The Wilson Center is a nonpartisan institution established by Congress in 1968 and funded through private and public funds, according to its Web site. Despite Dr. Bakhash (Ms. Esfandiyari’s husband and colleague at the Wilson center) and Ms. Esfandiari’s long-time involvement in the D.C. political circles and organizations, Dr. Bakhash argues: “She’s not involved in politics and has done nothing to justify her incarceration in prison.” In 2005, Ms. Esfandiari herself quoted her husband who spoke about the Ahmadinejad “election”, in the Wilson Center Middle East Report as saying: “The characters of relations with the U.S. would be determined not only by Tehran but also by Washington, and Bush administration policy towards Iran has been characterized by a mixture of hostility and fuzziness.”

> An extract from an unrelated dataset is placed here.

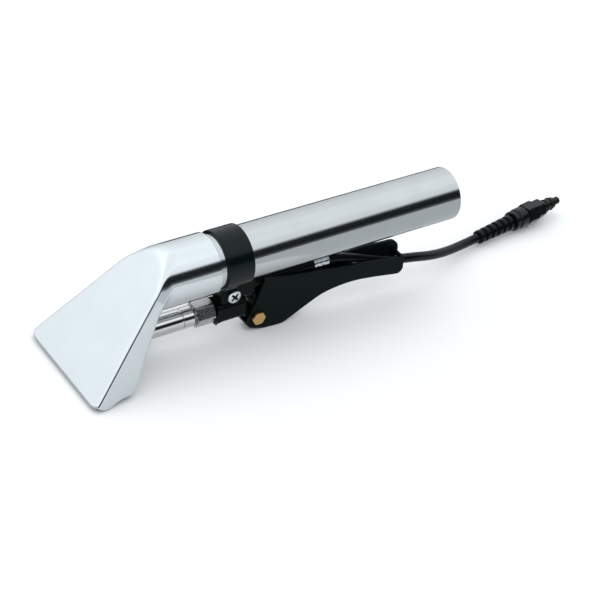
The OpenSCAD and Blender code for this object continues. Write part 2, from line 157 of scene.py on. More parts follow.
def remap(tree, value, low, high, out_low, out_high):
    node = tree.nodes.new("ShaderNodeMapRange")
    for key, number in zip(("From Min", "From Max", "To Min", "To Max"),
                           (low, high, out_low, out_high)):
        node.inputs[key].default_value = number
    tree.links.new(value, node.inputs["Value"])
    return node.outputs["Result"]


def two_tone(tree, value, dark, light):
    node = tree.nodes.new("ShaderNodeMix")
    node.data_type = "RGBA"
    node.inputs[6].default_value = (*dark, 1)
    node.inputs[7].default_value = (*light, 1)
    tree.links.new(value, node.inputs[0])
    return node.outputs[2]


def bump(tree, shader, value, strength, distance):
    node = tree.nodes.new("ShaderNodeBump")
    node.inputs["Strength"].default_value = strength
    node.inputs["Distance"].default_value = distance
    tree.links.new(value, node.inputs["Height"])
    tree.links.new(node.outputs["Normal"], shader.inputs["Normal"])


METAL_CLOUD = 55                    # noise scale of the slow change of tone over metal
MOULD_CLOUD = 90
MOULD_GRAIN = 2600


def metal(name, dark, light, rough, grain_scale, grain, turn=0.0, grain_depth=2e-6):
    """Bare or plated metal. Its grain runs in lines across the axis with the largest scale."""
    mat, tree, shader = new_material(name)
    shader.inputs["Metallic"].default_value = 1
    lines = noise(tree, coords(tree, grain, turn), grain_scale, 4, 0.6)
    cloud = noise(tree, coords(tree, (1, 1, 1)), METAL_CLOUD, 2, 0.5)
    tree.links.new(two_tone(tree, remap(tree, cloud, 0.3, 0.7, 0, 1), dark, light),
                   shader.inputs["Base Color"])
    tree.links.new(remap(tree, lines, 0.25, 0.75, rough[0], rough[1]), shader.inputs["Roughness"])
    bump(tree, shader, lines, 1.0, grain_depth)
    return mat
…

Among other think tanks in Washington DC, The Wilson Institute has provided an arena for events that include Iranian scholars however it has finally come to light that most of the individuals (such as Siamak Namazi and Bijan Khajehpour, from Atieh Bahar Consulting & Abbas Maleki a foreign policy adviser to Rafsanjani who Esfandiari has referred to as a “pragmatic centrist”) who have appeared on panels at the Wilson Center seem to have very close ties to the Islamic Regime and Ms. Esfandiari is said to have known this and willfully ignored the matter. Esfandiari is a member of the Council on Foreign Relations whose scholars such as Zbignew Brzezinski and Richard Haas, like Hamiltion of the Iraq Study Group have pressed for dialogue and normalization of relations with the Islamic Republic.

Ms. Esfandiari is also said to have been visiting Iran as an envoy of the Baker-Hamilton group to test the waters and to open lines of dialogue with the regime in Tehran. Mr. Hamilton who is a longtime critic of the Bush Administration’s approach to Iraq and Iran wanted to prove that dialogue is in fact possible with the Islamic Republic.